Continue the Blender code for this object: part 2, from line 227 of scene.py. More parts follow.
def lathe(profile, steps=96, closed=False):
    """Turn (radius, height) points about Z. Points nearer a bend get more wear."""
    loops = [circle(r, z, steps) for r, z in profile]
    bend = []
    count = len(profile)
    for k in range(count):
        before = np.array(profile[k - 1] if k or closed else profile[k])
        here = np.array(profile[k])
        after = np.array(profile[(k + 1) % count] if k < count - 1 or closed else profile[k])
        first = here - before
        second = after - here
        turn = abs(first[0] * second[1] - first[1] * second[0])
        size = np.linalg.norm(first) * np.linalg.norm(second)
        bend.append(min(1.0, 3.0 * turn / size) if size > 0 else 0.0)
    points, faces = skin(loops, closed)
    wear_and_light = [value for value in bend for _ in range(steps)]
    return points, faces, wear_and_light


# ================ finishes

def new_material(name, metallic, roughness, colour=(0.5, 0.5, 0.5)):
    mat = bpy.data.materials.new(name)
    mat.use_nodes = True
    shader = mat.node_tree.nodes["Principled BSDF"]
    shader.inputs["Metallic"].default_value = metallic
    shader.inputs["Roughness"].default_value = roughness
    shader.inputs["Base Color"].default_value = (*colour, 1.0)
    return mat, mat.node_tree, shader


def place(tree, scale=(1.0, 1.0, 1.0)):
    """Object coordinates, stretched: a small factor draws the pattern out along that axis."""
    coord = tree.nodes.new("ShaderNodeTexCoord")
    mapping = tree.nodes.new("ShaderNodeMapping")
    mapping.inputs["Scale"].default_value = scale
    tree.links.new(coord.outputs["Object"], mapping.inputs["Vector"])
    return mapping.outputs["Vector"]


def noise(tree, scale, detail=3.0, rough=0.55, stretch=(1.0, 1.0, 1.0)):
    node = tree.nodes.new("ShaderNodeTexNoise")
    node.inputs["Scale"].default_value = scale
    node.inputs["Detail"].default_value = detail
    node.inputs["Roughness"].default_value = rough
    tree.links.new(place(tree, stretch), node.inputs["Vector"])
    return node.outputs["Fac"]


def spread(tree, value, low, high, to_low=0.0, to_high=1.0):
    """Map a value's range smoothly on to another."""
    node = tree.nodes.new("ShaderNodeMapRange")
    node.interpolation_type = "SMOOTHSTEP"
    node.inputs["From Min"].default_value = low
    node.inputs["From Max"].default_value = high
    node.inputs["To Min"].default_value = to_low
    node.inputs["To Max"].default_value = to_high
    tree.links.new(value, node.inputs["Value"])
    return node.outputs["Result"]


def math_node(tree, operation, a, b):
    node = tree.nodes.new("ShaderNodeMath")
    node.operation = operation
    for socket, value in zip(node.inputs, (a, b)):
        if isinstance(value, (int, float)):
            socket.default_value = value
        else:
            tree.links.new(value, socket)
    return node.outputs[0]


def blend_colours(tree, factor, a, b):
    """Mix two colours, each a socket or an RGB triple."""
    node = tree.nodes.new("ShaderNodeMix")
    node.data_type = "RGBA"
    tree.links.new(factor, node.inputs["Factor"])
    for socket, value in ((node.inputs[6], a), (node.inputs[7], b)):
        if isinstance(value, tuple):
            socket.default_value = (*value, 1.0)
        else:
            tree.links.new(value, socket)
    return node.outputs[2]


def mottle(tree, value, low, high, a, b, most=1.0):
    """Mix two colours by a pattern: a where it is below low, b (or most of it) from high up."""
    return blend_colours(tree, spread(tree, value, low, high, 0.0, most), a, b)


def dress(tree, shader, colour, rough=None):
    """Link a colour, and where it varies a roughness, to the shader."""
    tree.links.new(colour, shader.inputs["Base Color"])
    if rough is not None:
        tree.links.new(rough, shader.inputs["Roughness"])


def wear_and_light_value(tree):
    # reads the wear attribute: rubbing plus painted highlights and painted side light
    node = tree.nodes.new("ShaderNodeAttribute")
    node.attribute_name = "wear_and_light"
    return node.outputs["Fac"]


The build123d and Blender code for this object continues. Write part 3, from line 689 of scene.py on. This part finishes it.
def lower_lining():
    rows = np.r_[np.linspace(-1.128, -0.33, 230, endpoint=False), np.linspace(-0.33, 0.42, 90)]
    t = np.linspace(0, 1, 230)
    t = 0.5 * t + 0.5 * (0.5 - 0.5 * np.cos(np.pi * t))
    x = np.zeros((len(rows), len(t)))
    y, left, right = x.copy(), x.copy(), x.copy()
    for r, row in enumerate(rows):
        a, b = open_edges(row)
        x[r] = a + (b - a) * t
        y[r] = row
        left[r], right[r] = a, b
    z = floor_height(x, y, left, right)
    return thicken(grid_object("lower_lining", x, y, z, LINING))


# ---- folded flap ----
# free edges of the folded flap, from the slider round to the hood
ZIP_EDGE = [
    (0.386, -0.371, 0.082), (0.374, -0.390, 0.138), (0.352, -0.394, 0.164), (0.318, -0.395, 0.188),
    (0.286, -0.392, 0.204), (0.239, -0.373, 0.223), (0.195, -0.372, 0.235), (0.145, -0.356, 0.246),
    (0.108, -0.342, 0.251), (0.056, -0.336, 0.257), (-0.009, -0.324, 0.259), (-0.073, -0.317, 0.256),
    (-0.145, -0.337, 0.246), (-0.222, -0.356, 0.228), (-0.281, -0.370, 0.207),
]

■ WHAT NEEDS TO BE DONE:
Write out the listing once more, matching it exactly.

■ COMPLETE ANSWER:
Continue the Blender code for this object: part 2, from line 227 of scene.py. More parts follow.
def lathe(profile, steps=96, closed=False):
    """Turn (radius, height) points about Z. Points nearer a bend get more wear."""
    loops = [circle(r, z, steps) for r, z in profile]
    bend = []
    count = len(profile)
    for k in range(count):
        before = np.array(profile[k - 1] if k or closed else profile[k])
        here = np.array(profile[k])
        after = np.array(profile[(k + 1) % count] if k < count - 1 or closed else profile[k])
        first = here - before
        second = after - here
        turn = abs(first[0] * second[1] - first[1] * second[0])
        size = np.linalg.norm(first) * np.linalg.norm(second)
        bend.append(min(1.0, 3.0 * turn / size) if size > 0 else 0.0)
    points, faces = skin(loops, closed)
    wear_and_light = [value for value in bend for _ in range(steps)]
    return points, faces, wear_and_light


# ================ finishes

def new_material(name, metallic, roughness, colour=(0.5, 0.5, 0.5)):
    mat = bpy.data.materials.new(name)
    mat.use_nodes = True
    shader = mat.node_tree.nodes["Principled BSDF"]
    shader.inputs["Metallic"].default_value = metallic
    shader.inputs["Roughness"].default_value = roughness
    shader.inputs["Base Color"].default_value = (*colour, 1.0)
    return mat, mat.node_tree, shader


def place(tree, scale=(1.0, 1.0, 1.0)):
    """Object coordinates, stretched: a small factor draws the pattern out along that axis."""
    coord = tree.nodes.new("ShaderNodeTexCoord")
    mapping = tree.nodes.new("ShaderNodeMapping")
    mapping.inputs["Scale"].default_value = scale
    tree.links.new(coord.outputs["Object"], mapping.inputs["Vector"])
    return mapping.outputs["Vector"]


def noise(tree, scale, detail=3.0, rough=0.55, stretch=(1.0, 1.0, 1.0)):
    node = tree.nodes.new("ShaderNodeTexNoise")
    node.inputs["Scale"].default_value = scale
    node.inputs["Detail"].default_value = detail
    node.inputs["Roughness"].default_value = rough
    tree.links.new(place(tree, stretch), node.inputs["Vector"])
    return node.outputs["Fac"]


def spread(tree, value, low, high, to_low=0.0, to_high=1.0):
    """Map a value's range smoothly on to another."""
    node = tree.nodes.new("ShaderNodeMapRange")
    node.interpolation_type = "SMOOTHSTEP"
    node.inputs["From Min"].default_value = low
    node.inputs["From Max"].default_value = high
    node.inputs["To Min"].default_value = to_low
    node.inputs["To Max"].default_value = to_high
    tree.links.new(value, node.inputs["Value"])
    return node.outputs["Result"]


def math_node(tree, operation, a, b):
    node = tree.nodes.new("ShaderNodeMath")
    node.operation = operation
    for socket, value in zip(node.inputs, (a, b)):
        if isinstance(value, (int, float)):
            socket.default_value = value
        else:
            tree.links.new(value, socket)
    return node.outputs[0]


def blend_colours(tree, factor, a, b):
    """Mix two colours, each a socket or an RGB triple."""
    node = tree.nodes.new("ShaderNodeMix")
    node.data_type = "RGBA"
    tree.links.new(factor, node.inputs["Factor"])
    for socket, value in ((node.inputs[6], a), (node.inputs[7], b)):
        if isinstance(value, tuple):
            socket.default_value = (*value, 1.0)
        else:
            tree.links.new(value, socket)
    return node.outputs[2]


def mottle(tree, value, low, high, a, b, most=1.0):
    """Mix two colours by a pattern: a where it is below low, b (or most of it) from high up."""
    return blend_colours(tree, spread(tree, value, low, high, 0.0, most), a, b)


def dress(tree, shader, colour, rough=None):
    """Link a colour, and where it varies a roughness, to the shader."""
    tree.links.new(colour, shader.inputs["Base Color"])
    if rough is not None:
        tree.links.new(rough, shader.inputs["Roughness"])


def wear_and_light_value(tree):
    # reads the wear attribute: rubbing plus painted highlights and painted side light
    node = tree.nodes.new("ShaderNodeAttribute")
    node.attribute_name = "wear_and_light"
    return node.outputs["Fac"]


The build123d and Blender code for this object continues. Write part 3, from line 689 of scene.py on. This part finishes it.
def lower_lining():
    rows = np.r_[np.linspace(-1.128, -0.33, 230, endpoint=False), np.linspace(-0.33, 0.42, 90)]
    t = np.linspace(0, 1, 230)
    t = 0.5 * t + 0.5 * (0.5 - 0.5 * np.cos(np.pi * t))
    x = np.zeros((len(rows), len(t)))
    y, left, right = x.copy(), x.copy(), x.copy()
    for r, row in enumerate(rows):
        a, b = open_edges(row)
        x[r] = a + (b - a) * t
        y[r] = row
        left[r], right[r] = a, b
    z = floor_height(x, y, left, right)
    return thicken(grid_object("lower_lining", x, y, z, LINING))


# ---- folded flap ----
# free edges of the folded flap, from the slider round to the hood
ZIP_EDGE = [
    (0.386, -0.371, 0.082), (0.374, -0.390, 0.138), (0.352, -0.394, 0.164), (0.318, -0.395, 0.188),
    (0.286, -0.392, 0.204), (0.239, -0.373, 0.223), (0.195, -0.372, 0.235), (0.145, -0.356, 0.246),
    (0.108, -0.342, 0.251), (0.056, -0.336, 0.257), (-0.009, -0.324, 0.259), (-0.073, -0.317, 0.256),
    (-0.145, -0.337, 0.246), (-0.222, -0.356, 0.228), (-0.281, -0.370, 0.207),
]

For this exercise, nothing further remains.